Each finding is a lesson for how to do better next quarter. Privacy is a practice, not a setup.
The Checklist, Compressed
If you want the whole thing in one paragraph to tape to your monitor: Generate a fresh address for every single payment, from the appropriate sensitivity account. Deliver the address through a private channel only. Label what it was for. Leave the incoming UTXO alone until you actually need to spend it. Handle change outputs as carrying the history of their inputs. Never combine UTXOs from different sources without breaking their histories first. Audit your setup quarterly to catch mistakes before they compound.

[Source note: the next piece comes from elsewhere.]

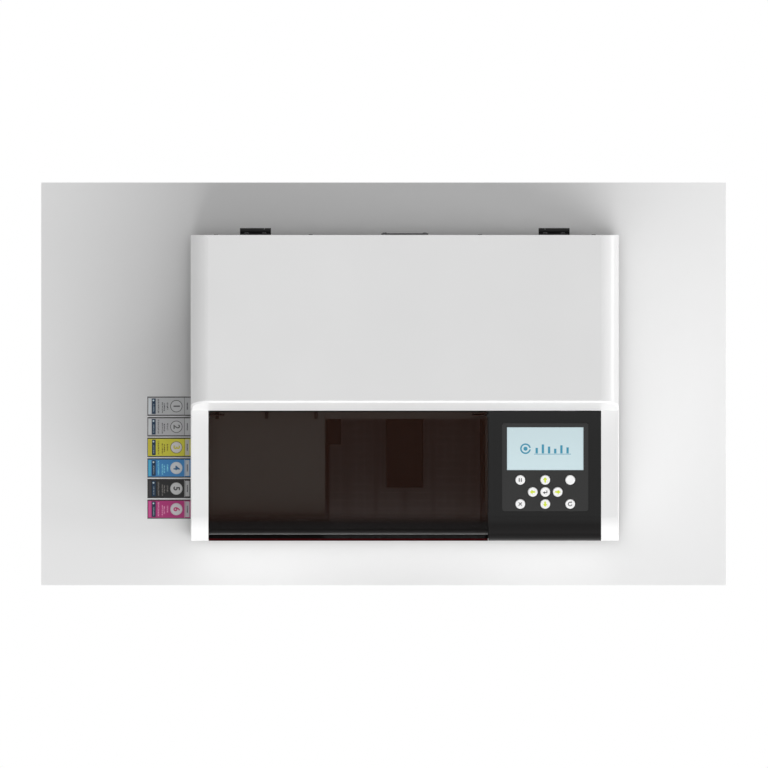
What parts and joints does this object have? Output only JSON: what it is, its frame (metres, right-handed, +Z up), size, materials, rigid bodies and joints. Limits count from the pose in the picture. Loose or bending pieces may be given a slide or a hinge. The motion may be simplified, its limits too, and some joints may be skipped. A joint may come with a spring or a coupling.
{
  "type": "uv printer",
  "caption": "Desktop flatbed UV printer: white hinged hood, tinted deck window, black keypad with screen, side-loading ink cartridges, moving carriage and a bed that slides and lifts.",
  "frame": {"origin": "middle of the whole footprint, cartridges and rear hinges included, on the surface it stands on", "axes": "+X to the right as seen from the front, +Y to the back, +Z up"},
  "size_m": [0.5858, 0.3888, 0.29],
  "materials": {
    "white_shell": "gloss white moulded plastic",
    "panel_black": "gloss black moulded plastic",
    "keypad_black": "satin charcoal plate",
    "tinted_window": "dark red-brown tinted acrylic",
    "screen": "pale liquid crystal screen",
    "dark_sheet": "charcoal powder coat",
    "grey_sheet": "light grey powder coat",
    "white_sheet": "white powder coat",
    "machined_aluminium": "clear anodised, fine milled",
    "ground_steel": "ground and oiled",
    "dark_anodised": "dark anodised, fine milled",
    "motor_black": "black lacquer with bare end plates",
    "foot_rubber": "matt black",
    "belt_rubber": "fine toothed",
    "button_white": "satin white",
    "black_plastic": "fine moulded texture",
    "carriage_brown": "satin brown, nearly black",
    "board_green": "green solder mask",
    "head_steel": "satin",
    "ink_white": "black sides, light grey label",
    "ink_yellow": "black sides, yellow label",
    "ink_cyan": "black sides, blue label",
    "ink_black": "black sides, black label",
    "ink_magenta": "black sides, magenta label"
  },
  "bodies": {
    "chassis": {"base_pan": "dark_sheet", "feet": "foot_rubber", "left_side_panel": "white_shell", "right_side_panel": "white_shell", "front_panel": "white_shell", "rear_panel": "white_sheet", "inner_deck": "dark_sheet", "control_panel": "panel_black", "keypad_plate": "keypad_black", "lcd_screen": "screen", "keypad_board": "board_green", "power_supply": "grey_sheet", "main_board": "board_green", "power_inlet": "black_plastic", "fan_frame": "black_plastic", "fan_grille": "grey_sheet", "cartridge_bay": "black_plastic", "portal_frame": "dark_sheet", "x_rail": "ground_steel", "x_motor": "motor_black", "idler_bracket": "dark_sheet", "x_belt": "belt_rubber", "lift_posts": "ground_steel", "lift_motor": "motor_black", "cap_station": "black_plastic", "hood_hinge_barrels": "dark_sheet", "window_hinge_pins": "dark_sheet"},
    "hood_lid": {"hood": "white_shell", "hood_hinge_knuckles": "dark_sheet"},
    "deck_window": {"window": "tinted_window"},
    "carriage": {"carriage_frame": "carriage_brown", "carriage_block": "ground_steel", "print_head": "head_steel", "uv_lamp": "machined_aluminium"},
    "drive_pulley": {"x_drive_pulley": "machined_aluminium"},
    "idler_pulley": {"x_idler_pulley": "machined_aluminium"},
    "lift": {"lift_platform": "machined_aluminium", "table_guide_blocks": "ground_steel", "table_motor": "motor_black"},
    "lift_spindle": {"lift_screw": "ground_steel"},
    "bed": {"print_bed": "dark_anodised", "table_rails": "ground_steel"},
    "table_spindle": {"table_screw": "ground_steel"},
    "fan": {"fan_rotor": "black_plastic"},
    "rocker": {"power_rocker": "black_plastic"},
    "button_upper_left": {"button_upper_left": "button_white"},
    "button_up": {"button_up": "button_white"},
    "button_upper_right": {"button_upper_right": "button_white"},
    "button_left": {"button_left": "button_white"},
    "button_enter": {"button_enter": "button_white"},
    "button_right": {"button_right": "button_white"},
    "button_lower_left": {"button_lower_left": "button_white"},
    "button_down": {"button_down": "button_white"},
    "button_lower_right": {"button_lower_right": "button_white"},
    "ink_cartridge_1": {"ink_cartridge_1": "ink_white"},
    "ink_cartridge_2": {"ink_cartridge_2": "ink_white"},
    "ink_cartridge_3": {"ink_cartridge_3": "ink_yellow"},
    "ink_cartridge_4": {"ink_cartridge_4": "ink_cyan"},
    "ink_cartridge_5": {"ink_cartridge_5": "ink_black"},
    "ink_cartridge_6": {"ink_cartridge_6": "ink_magenta"}
  },
  "joints": [
    {"name": "hood_hinge", "type": "hinge", "parent": "chassis", "child": "hood_lid", "pos_m": [0.0269, 0.19015, 0.256], "axis": [-1, 0, 0], "range_deg": [0, 95]},
    {"name": "window_hinge", "type": "hinge", "parent": "chassis", "child": "deck_window", "pos_m": [-0.0431, -0.03785, 0.25157], "axis": [-1, 0, 0], "range_deg": [0, 98]},
    {"name": "carriage_slide", "type": "slide", "parent": "chassis", "child": "carriage", "axis": [1, 0, 0], "range_m": [-0.07, 0.15]},
    {"name": "drive_pulley_spin", "type": "hinge", "parent": "chassis", "child": "drive_pulley", "pos_m": [0.2319, -0.03235, 0.195], "axis": [0, 0, 1], "range_deg": [-627.67, 1343.87]},
    {"name": "idler_pulley_spin", "type": "hinge", "parent": "chassis", "child": "idler_pulley", "pos_m": [-0.0811, -0.03235, 0.195], "axis": [0, 0, 1], "range_deg": [-627.67, 1343.87]},
    {"name": "lift_slide", "type": "slide", "parent": "chassis", "child": "lift", "axis": [0, 0, 1], "range_m": [0, 0.045]},
    {"name": "lift_spindle_spin", "type": "hinge", "parent": "chassis", "child": "lift_spindle", "pos_m": [0.1509, 0.02565, 0.09], "axis": [0, 0, 1], "range_deg": [-1, 2026]},
    {"name": "bed_slide", "type": "slide", "parent": "lift", "child": "bed", "axis": [0, -1, 0], "range_m": [-0.03, 0.17]},
    {"name": "table_spindle_spin", "type": "hinge", "parent": "lift", "child": "table_spindle", "pos_m": [0.0269, -0.03435, 0.066], "axis": [0, -1, 0], "range_deg": [-1081, 6121]},
    {"name": "fan_spin", "type": "hinge", "parent": "chassis", "child": "fan", "pos_m": [0.0269, 0.17565, 0.182], "axis": [0, 1, 0], "continuous": true},
    {"name": "power_rocker_tilt", "type": "hinge", "parent": "chassis", "child": "rocker", "pos_m": [-0.1586, 0.18565, 0.091], "axis": [-1, 0, 0], "range_deg": [0, 16]},
    {"name": "button_upper_left_press", "type": "slide", "parent": "chassis", "child": "button_upper_left", "axis": [0, 0.1392, -0.9903], "range_m": [0, 0.0008], "stiffness_N_per_m": 1200, "springref_m": -0.0005},
    {"name": "button_up_press", "type": "slide", "parent": "chassis", "child": "button_up", "axis": [0, 0.1392, -0.9903], "range_m": [0, 0.0008], "stiffness_N_per_m": 1200, "springref_m": -0.0005},
    {"name": "button_upper_right_press", "type": "slide", "parent": "chassis", "child": "button_upper_right", "axis": [0, 0.1392, -0.9903], "range_m": [0, 0.0008], "stiffness_N_per_m": 1200, "springref_m": -0.0005},
    {"name": "button_left_press", "type": "slide", "parent": "chassis", "child": "button_left", "axis": [0, 0.1392, -0.9903], "range_m": [0, 0.0008], "stiffness_N_per_m": 1200, "springref_m": -0.0005},
    {"name": "button_enter_press", "type": "slide", "parent": "chassis", "child": "button_enter", "axis": [0, 0.1392, -0.9903], "range_m": [0, 0.0008], "stiffness_N_per_m": 1200, "springref_m": -0.0005},
    {"name": "button_right_press", "type": "slide", "parent": "chassis", "child": "button_right", "axis": [0, 0.1392, -0.9903], "range_m": [0, 0.0008], "stiffness_N_per_m": 1200, "springref_m": -0.0005},
    {"name": "button_lower_left_press", "type": "slide", "parent": "chassis", "child": "button_lower_left", "axis": [0, 0.1392, -0.9903], "range_m": [0, 0.0008], "stiffness_N_per_m": 1200, "springref_m": -0.0005},
    {"name": "button_down_press", "type": "slide", "parent": "chassis", "child": "button_down", "axis": [0, 0.1392, -0.9903], "range_m": [0, 0.0008], "stiffness_N_per_m": 1200, "springref_m": -0.0005},
    {"name": "button_lower_right_press", "type": "slide", "parent": "chassis", "child": "button_lower_right", "axis": [0, 0.1392, -0.9903], "range_m": [0, 0.0008], "stiffness_N_per_m": 1200, "springref_m": -0.0005},
    {"name": "ink_cartridge_1_slide", "type": "slide", "parent": "chassis", "child": "ink_cartridge_1", "axis": [-1, 0, 0], "range_m": [0, 0.14]},
    {"name": "ink_cartridge_2_slide", "type": "slide", "parent": "chassis", "child": "ink_cartridge_2", "axis": [-1, 0, 0], "range_m": [0, 0.14]},
    {"name": "ink_cartridge_3_slide", "type": "slide", "parent": "chassis", "child": "ink_cartridge_3", "axis": [-1, 0, 0], "range_m": [0, 0.14]},
    {"name": "ink_cartridge_4_slide", "type": "slide", "parent": "chassis", "child": "ink_cartridge_4", "axis": [-1, 0, 0], "range_m": [0, 0.14]},
    {"name": "ink_cartridge_5_slide", "type": "slide", "parent": "chassis", "child": "ink_cartridge_5", "axis": [-1, 0, 0], "range_m": [0, 0.14]},
    {"name": "ink_cartridge_6_slide", "type": "slide", "parent": "chassis", "child": "ink_cartridge_6", "axis": [-1, 0, 0], "range_m": [0, 0.14]}
  ],
  "couplings": [
    {"joint": "drive_pulley_spin", "follows": "carriage_slide", "rad_per_m": 156.25},
    {"joint": "idler_pulley_spin", "follows": "carriage_slide", "rad_per_m": 156.25},
    {"joint": "lift_spindle_spin", "follows": "lift_slide", "rad_per_m": 785.4},
    {"joint": "table_spindle_spin", "follows": "bed_slide", "rad_per_m": 628.32}
  ]
}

That’s the entire receiving-side discipline. None of it is difficult individually. All of it has to happen, every time, or the chain breaks at whichever step you skipped.
One Last Observation
The reason this guide is longer than most is that the receiving side is where privacy is built. Everything downstream — mixing, spending, consolidation — is either preserving or undoing the work that happened at receipt. A careless receiving setup can’t be rescued by sophisticated spending discipline later. A careful receiving setup, on the other hand, gives you a clean foundation that makes every subsequent step easier.
Start at the beginning. The rest of your Bitcoin privacy depends on it.